Collibra is stronger if you’re solving for reference data across enterprise systems. Profisee makes more sense if you’re managing large volumes at scale across business lines. Hevo Data supports digital transformation workflows, if you’re integrating multiple sources and building real-time pipelines. Google Cloud is ideal if your infrastructure’s already deep in GCP. Tableau Data Management works if your priority is unified data governance tightly linked to analytics and reporting.
These are not plug-and-play decisions. Your competitive edge depends on systems that align to how your people actually work and what your strategy demands. Software alone doesn’t deliver progress. Precision in matching platform to business need does.
Don’t settle for features. Set standards, and make sure the platform helps you uphold them.

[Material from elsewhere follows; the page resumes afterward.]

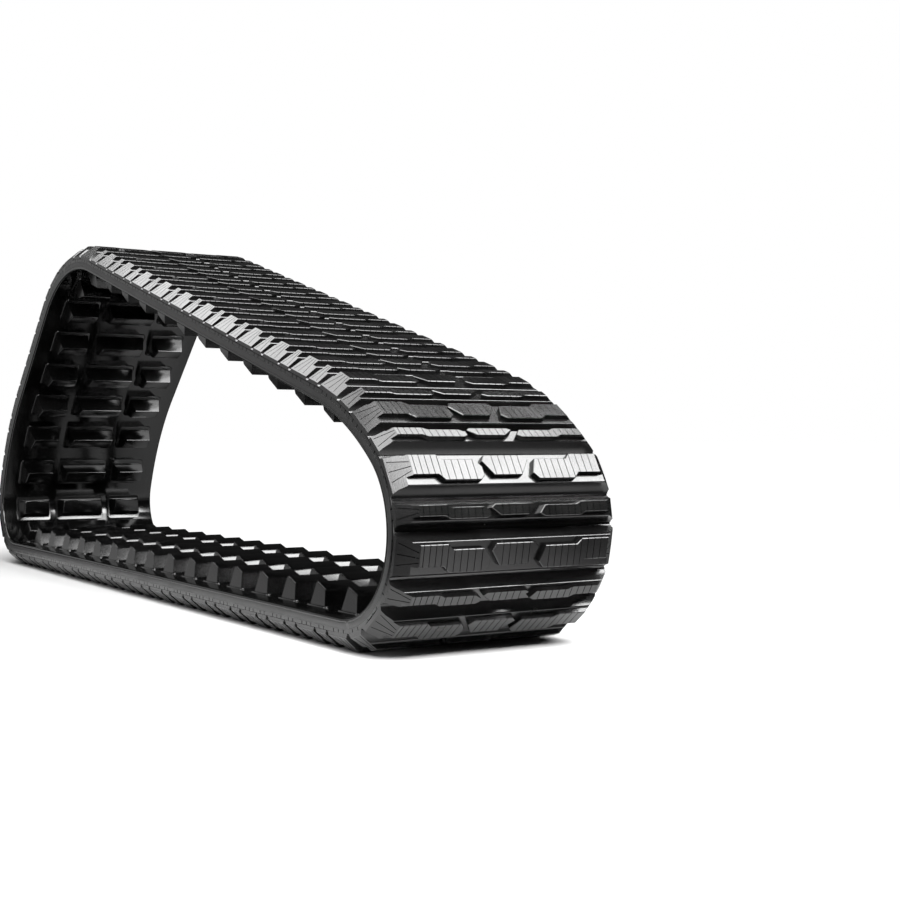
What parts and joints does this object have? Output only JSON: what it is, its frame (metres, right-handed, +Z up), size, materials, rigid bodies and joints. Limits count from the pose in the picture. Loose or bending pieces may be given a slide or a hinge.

That’s how leaders cut waste, reduce errors, and move faster.
Key executive takeaways
- Prioritize data lifecycle management: Leaders should ensure that data is accurate, accessible, and secure from creation to retirement, enabling better decisions and reducing risk across the organization.
- Invest in scalable, flexible frameworks: Data management models must support growth and adapt to changing business needs without compromising structural integrity or performance.
- Align teams around a structured process: A disciplined data management process, from planning and structuring to safeguarding and analysis, prevents silos, improves reliability, and accelerates value delivery.
- Design for flexible data modeling: Systems should allow data to be restructured and analyzed multiple ways without disruption, giving leaders the versatility to respond quickly to strategic shifts.
- Address organizational resistance early: Executives should lead change management efforts to overcome cultural pushback and unify disjointed systems, ensuring consistent data practices across departments.
- Match tools to strategic goals: Choosing the right data management software should be based on existing infrastructure, scale requirements, and end-use. Avoid generic platforms in favor of purpose-fit solutions.